What is out there for a 67 year old man to do, I am not a skirt chaser, I don’t chase women. I don’t drink really except for social reasons and that is one drink to fit in. I don’t do drugs, and I am as healthy as one can be at my age. What is left for me in the world I do not know, nor do I understand why I am still here. I feel like a spare tire just laying around! It gets boring when you can’t work and you have no one to share life with. It’s just a fact is all, and I know some will say do something, go out, find fun. IT isn’t easy when your 67 and don’t know the town or area you live in. So I go day by day and do the best I can.

So, whats left, when you have had two marriages, many homes, two kids of your own, two of everything and more and you can’t work because your disabled? I recieve suggestions everyday from people online in chats, go voluteer they say, I say to do what? I look and there isn’t much here. I guess time will tell.

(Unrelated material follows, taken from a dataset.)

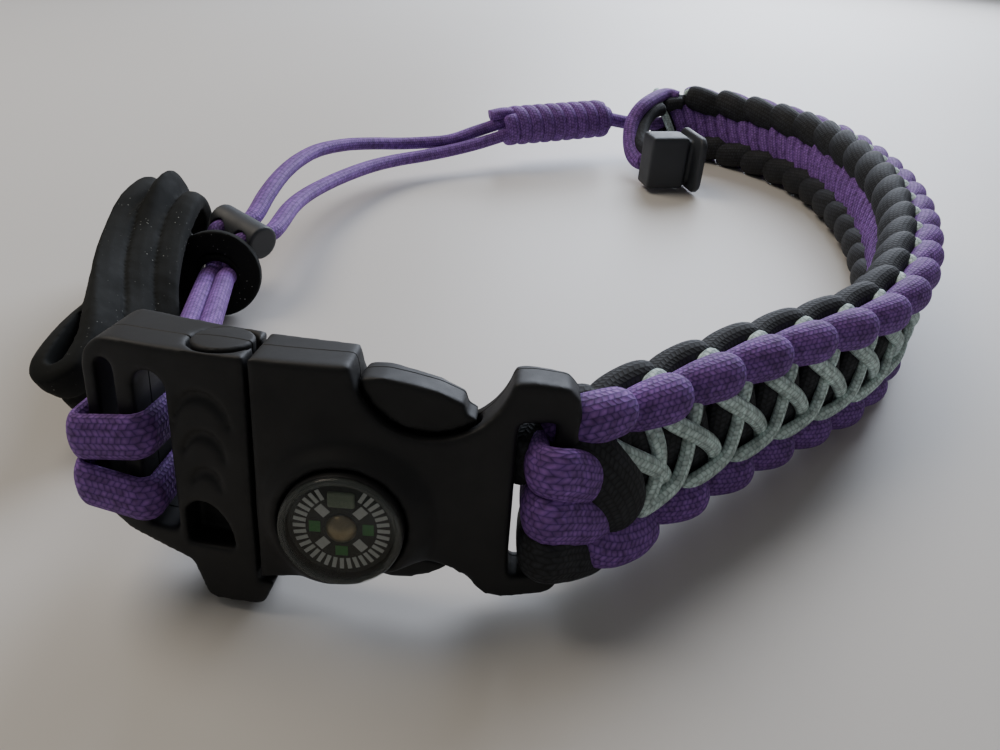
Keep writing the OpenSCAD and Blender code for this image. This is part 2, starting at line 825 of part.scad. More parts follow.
// Barrel knot, its anchor and the loop at the band's far end
knot_near = [-13.8, 84.4, 11.8];
knot_way = unit([32, 17, 0.4]);
knot_far = knot_near + knot_way * knot_length;
wrap_pitch = knot_length / knot_wraps;
module along_knot() {
    at_origin() translate(knot_near) rotate([0, 0, atan2(knot_way[1], knot_way[0])])
        rotate([0, 90 - asin(knot_way[2]), 0]) children();
}
module barrel_knot() {
    color(PURPLE_CORD) along_knot() {
        cylinder(d = knot_diameter - 1.6, h = knot_length);
        for (i = [0:knot_wraps - 1]) {
            translate([0, 0, (i + 0.5) * wrap_pitch]) rotate_extrude($fn = 32)
                translate([knot_diameter / 2 - wrap_pitch / 2, 0]) circle(d = wrap_pitch, $fn = 16);
        }
    }
}
module knot_anchor() {
    start = knot_far + knot_way * 0.3;
    end_way = [cos(band_end_heading), sin(band_end_heading), 0];
    stop = [band_end[0], band_end[1], 9.6] + 0.4 * end_way;
    color(PURPLE_CORD) at_origin() cord(
        round_cord(smooth([start, mix(start, stop, 0.5) + [0, -0.8, 0], stop], 4), end_loop_diameter),
        [0, 0, 1]
    );
}

block_middle = [32.2, 72.6, 8.6];
block_turn = 14;
end_loop_points = [
    [28.6, 100.6, 16.8],
    [25.2, 96, 12.6],
    [24.8, 90.5, 7.6],
    [26.2, 84.6, 5],
    [29, 80.4, 5],
    [31, 77.6, 6]
];
module end_loop() {
    end_way = [cos(band_end_heading), sin(band_end_heading), 0];
    from_band = [band_end[0], band_end[1], 15.6] + 0.9 * end_way;
    color(PURPLE_CORD) at_origin() cord(
        round_cord(smooth(concat([from_band], end_loop_points), 3), end_loop_diameter),
        [0.6, -0.8, 0.1]
    );
}
module end_block() {
    color(BLACK_PLASTIC) at_origin() translate(block_middle) rotate([0, 0, block_turn]) {
        cube([block_width, block_depth, block_height], center = true);
        translate([block_width / 2 + block_groove / 2, 0, 0])
            cube([block_groove + EPS, block_depth - 2, block_height - 3], center = true);
        translate([block_width / 2 + block_groove + block_rim / 2, 0, 0]) rotate([0, 90, 0]) intersection() {
            cube([block_height + 1.2, block_height + 1.2, block_rim], center = true);
            cylinder(d = 1.25 * (block_height + 1.2), h = block_rim, center = true);
        }
    }
}

// Rubber strap: a ribbed loop that twists, with an eyelet tab on its edge.
// Rows of [x, y, z] at the middle of the web, and the way across from its first rib to its last
strap_line = [
    [-75.9, -8.6, 7.9],
    [-76.5, -4.2, 8.9],
    [-76.9, -1.6, 12.6],
    [-76.4, -4.2, 16.3],
    [-75.6, -9, 17.6],
    [-74.6, -20, 16.6],
    [-71.6, -33, 14.4],
    [-68.2, -43.5, 11.6],
    [-66, -51.6, 10],
    [-66.3, -57.2, 8.5],
    [-67.3, -59.1, 7.6],
    [-69.3, -59.2, 6.9],
    [-70.8, -57.8, 7],
    [-71.1, -55.4, 7.7],
    [-70.4, -49.4, 8.6],
    [-70.2, -40, 8],
    [-71.4, -30, 7.6],
    [-73.8, -20, 7.4]
];
strap_across = [
    [0.92, -0.4, 0],
    [0.92, -0.4, 0],
    [0.92, -0.4, 0],
    [0.92, -0.4, 0],
    [0.92, -0.4, 0],
    [0.94, -0.3, -0.12],
    [0.92, -0.22, -0.3],
    [0.8, 0.02, -0.6],
    [0.52, 0.3, -0.8],
    [0.33, 0.42, -0.85],
    [0.33, 0.42, -0.85],
    [0.33, 0.42, -0.85],
    [0.33, 0.42, -0.85],
    [0.33, 0.42, -0.85],
    [0.45, 0.3, -0.84],
    [0.65, 0.05, -0.76],
    [0.8, -0.2, -0.55],
    [0.9, -0.38, -0.2]
];
// The strap's section: rows of [share of the width, share of the rib height], and the mark of its plain inside
STRAP_INSIDE = -1;
strap_section = [
    [-0.50, 0.00],
    [-0.47, 0.75],
    [-0.33, 1.00],
    [-0.19, 0.75],
    [-0.15, 0.05],
    [-0.11, 0.75],
    [0.03, 1.00],
    [0.15, 0.75],
    [0.19, 0.05],
    [0.23, 0.55],
    [0.36, 0.70],
    [0.47, 0.50],
    [0.50, 0.00]
];
module rubber_strap() {
    line = smooth_ring(strap_line, 3);
    across = smooth_ring(strap_across, 3);
    n = len(line);
    color(RUBBER) at_origin() {
        skin([
            for (i = [0:n - 1])
                let (
                    ahead = unit(line[(i + 1) % n] - line[(i + n - 1) % n]),
                    outer = unit(cross(ahead, across[i])),
                    side = unit(across[i])
                )
                [
                    for (row = concat(strap_section, [[0.5, STRAP_INSIDE], [-0.5, STRAP_INSIDE]]))
                        let (
                            off = row[1] == STRAP_INSIDE ? -strap_web / 2 : strap_web / 2 + row[1] * rib_height,
                            p = line[i] + side * row[0] * strap_width + outer * off
                        )
                        [p[0], p[1], max(0, p[2])]
                ]
        ], closed = true);
        difference() {
            translate(tab_middle) rotate([0, 0, atan2(tab_facing[1], tab_facing[0])])
                rotate([0, 90 - asin(tab_facing[2]), 0]) cylinder(d = tab_diameter, h = tab_thickness, center = true);
            translate(tab_middle) rotate([0, 0, atan2(tab_facing[1], tab_facing[0])])
                rotate([0, 90 - asin(tab_facing[2]), 0]) cylinder(d = eyelet_diameter, h = 20, center = true);
        }
    }
}

whistle_half();
side_plug();
socket_half();
compass_cup();
compass_dome();
compass_card();
pivot_cap();
woven_band();
purple_bar_loop_upper();
purple_bar_loop_lower();
black_bar_loop();
hitch_cord();
adjuster_cord_upper();
adjuster_cord_lower();
barrel_knot();
knot_anchor();
end_loop();
end_block();
cord_toggle();
rubber_strap();
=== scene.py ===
"""Visual model of a paracord bracelet with a whistle-and-compass buckle, lying fastened on its edge.

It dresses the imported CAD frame: the cords and the weave are built as strands, the moulded parts get soft
edges, and every piece rides on its CAD body. Lengths in the classes are millimetres of the part's source,
and everything that reaches Blender is in metres in the row frame.
"""

import logging
import math
from dataclasses import dataclass, field
from enum import Enum

import bpy
import numpy as np
from mathutils import Matrix


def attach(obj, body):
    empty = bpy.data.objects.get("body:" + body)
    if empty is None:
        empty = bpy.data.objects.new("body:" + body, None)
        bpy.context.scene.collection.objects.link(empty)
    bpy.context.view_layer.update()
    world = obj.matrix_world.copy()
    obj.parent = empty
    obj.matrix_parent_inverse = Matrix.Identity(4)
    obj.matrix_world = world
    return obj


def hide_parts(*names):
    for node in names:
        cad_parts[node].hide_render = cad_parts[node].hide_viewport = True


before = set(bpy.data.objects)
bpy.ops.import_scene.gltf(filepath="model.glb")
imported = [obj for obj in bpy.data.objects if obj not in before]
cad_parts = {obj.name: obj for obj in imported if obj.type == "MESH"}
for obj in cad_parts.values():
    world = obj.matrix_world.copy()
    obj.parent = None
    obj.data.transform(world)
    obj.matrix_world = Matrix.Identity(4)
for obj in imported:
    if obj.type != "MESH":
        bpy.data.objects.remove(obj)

log = logging.getLogger("bracelet")
MM = 0.001
# The part's source moves its origin below the middle of its box: this far, in millimetres
PART_MIDDLE = np.array([-0.266339, 11.7809, 0.0])
WORLD_UP = np.array([0.0, 0.0, 1.0])
Points = np.ndarray


class Body(Enum):
    """The CAD bodies that pieces ride on."""

    BRACELET = "bracelet"
    COMPASS = "compass"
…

I have always had the belief since i was young that we are all put upon the world, to complete some mission, we do not know, but until we complete it we are stuck here. Some people have their missions shown to them and complete them and leave us earlier in age. I go day by day and just wonder if there will be a day that I complete my untold mission and my time comes to depart. I can only wonder what my mission is that I have to complete.

I know I have set up a trust fund and my last will and testiment. All has been updated of course as needed for the day I die. As long as I am cremated and buried next to my wife I am happy and content.